ABD’nin ünlü Stanford Üniversitesi’den Ordinaryüs Prof. Dr. Herman Winick, TÜBİTAK Başkanı Prof. Dr. Nüket Yetiş’e bir e-mail göndererek kararı protesto etti. Prof. Dr. Winick, Darwin’e uygulanan sansürün, Kopernik ve Galileo’ya Ortaçağ’da uygulanan baskılarla aynı olduğunu vurguladı. Winick’in protestosu basında yer aldı.
Winick, duyduğu habere inanamamış olmalı ki, protestosunda şöyle diyor:
“TÜBİTAK’ın Bilim Teknik dergisinin Charles Darwin’in 200’üncü doğum yılı nedeniyle evrim teorisine ilişkin makaleleri içeren dosyasının yer alacağı mart sayısının başka bir içerikle değiştirildiğini, Darwin’den ve evrim teorisinden hiç bahsedilmediğini öğrendim. Anladığım kadarıyla, derginin yayın yönetmeni de böyle bir sayı hazırlamak suçunu işlediği için işten kovulmuş. Durum gerçekten böyleyse buna ciddi anlamda karşı çıktığımı ifade etmek isterim.”
Prof. Winick, maalesef durum “gerçekten” böyle...

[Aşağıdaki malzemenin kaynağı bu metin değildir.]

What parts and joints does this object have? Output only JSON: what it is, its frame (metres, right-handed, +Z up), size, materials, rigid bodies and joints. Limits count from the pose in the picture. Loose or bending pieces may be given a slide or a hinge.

Winick’teki şaşkınlık Türkiye’de de vardı. NTV’de Prof. Dr. Emre Kongar’la program yapan Mehmet Barlas da duruma inanamamıştı. Olayı yorumlarken, “Umarım doğru değildir” diye şaşkınlığını ifade ediyordu.
İki gündür üniversitelerden, öğretim üyelerinin derneklerinden TÜBİTAK’a tepki yağıyor. Ancak “bilim kurumumuz” hiç oralı değil.

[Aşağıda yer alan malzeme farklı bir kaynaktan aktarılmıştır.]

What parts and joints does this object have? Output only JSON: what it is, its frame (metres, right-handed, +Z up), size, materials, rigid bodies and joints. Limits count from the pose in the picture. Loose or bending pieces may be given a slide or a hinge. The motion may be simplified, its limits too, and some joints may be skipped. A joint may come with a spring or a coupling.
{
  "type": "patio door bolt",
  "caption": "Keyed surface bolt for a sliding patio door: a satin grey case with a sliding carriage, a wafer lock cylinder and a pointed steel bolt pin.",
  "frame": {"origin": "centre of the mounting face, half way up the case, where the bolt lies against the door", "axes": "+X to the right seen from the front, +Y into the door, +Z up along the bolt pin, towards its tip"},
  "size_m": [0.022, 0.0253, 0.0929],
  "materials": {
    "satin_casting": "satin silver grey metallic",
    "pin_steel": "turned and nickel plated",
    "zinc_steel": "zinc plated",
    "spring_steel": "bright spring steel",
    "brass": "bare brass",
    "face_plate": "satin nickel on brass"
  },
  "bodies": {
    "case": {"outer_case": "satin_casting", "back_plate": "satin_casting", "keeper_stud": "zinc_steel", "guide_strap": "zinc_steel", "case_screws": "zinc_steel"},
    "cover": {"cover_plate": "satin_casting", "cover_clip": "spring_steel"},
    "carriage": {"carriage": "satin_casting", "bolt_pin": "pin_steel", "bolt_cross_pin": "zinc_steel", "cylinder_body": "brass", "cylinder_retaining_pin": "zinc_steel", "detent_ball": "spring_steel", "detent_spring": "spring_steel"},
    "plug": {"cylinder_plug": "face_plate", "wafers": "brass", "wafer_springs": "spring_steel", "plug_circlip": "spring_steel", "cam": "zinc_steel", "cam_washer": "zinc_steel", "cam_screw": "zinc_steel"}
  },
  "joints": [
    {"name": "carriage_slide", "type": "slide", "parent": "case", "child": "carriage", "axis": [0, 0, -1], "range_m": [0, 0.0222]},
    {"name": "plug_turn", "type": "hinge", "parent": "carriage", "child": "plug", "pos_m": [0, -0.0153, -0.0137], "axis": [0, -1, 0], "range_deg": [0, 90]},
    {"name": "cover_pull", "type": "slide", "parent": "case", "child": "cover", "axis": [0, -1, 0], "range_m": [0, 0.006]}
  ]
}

UNESCO’nun Darwin Yılı ilan ettiği 2009’da “Darwin” diye birini tanımıyor. Bilim Teknik’e konu edecek değerde bulmuyor.

İngiliz Kilisesi’nden geri
TÜBİTAK yönetimi, bu tutumunu nasıl izah edecek? İzah etmeye bile kalkışmayacak belki. Çünkü, izah edilecek bir tarafı yok.
Düşünün ki, İngiliz Kilisesi, İngiliz bilim adamı Charles Darwin’den özür diledi. Kilise, Darwin’i yanlış anladığı ve yanlış anlaşılmasına yol açtığı için özür diliyor, bizim TÜBİTAK İngiliz Kilisesi’ni sollamış gidiyor. Sanki bir bilim kuruluşu değil de bir tarikat...
TÜBİTAK’a böyle bir zihniyet hâkim...
Bu zihniyetin ayıbı elbette TÜBİTAK’taki bütün bilim adamlarımıza ait sayılamaz. Hatta nasıl bir zihniyetin yönetiminde çalıştıklarını göstermesi bakımından bu “ayıp” aydınlatıcı da olmuştur.
“Hayatta en hakiki mürşit ilimdir” diyen Atatürk’ün, TÜBİTAK’ı kuran Prof. Dr. Turhan Feyzioğlu’nun ve ona gözü gibi bakan Prof. Dr. Erdal İnönü’nün herhalde kemikleri sızlamıştır.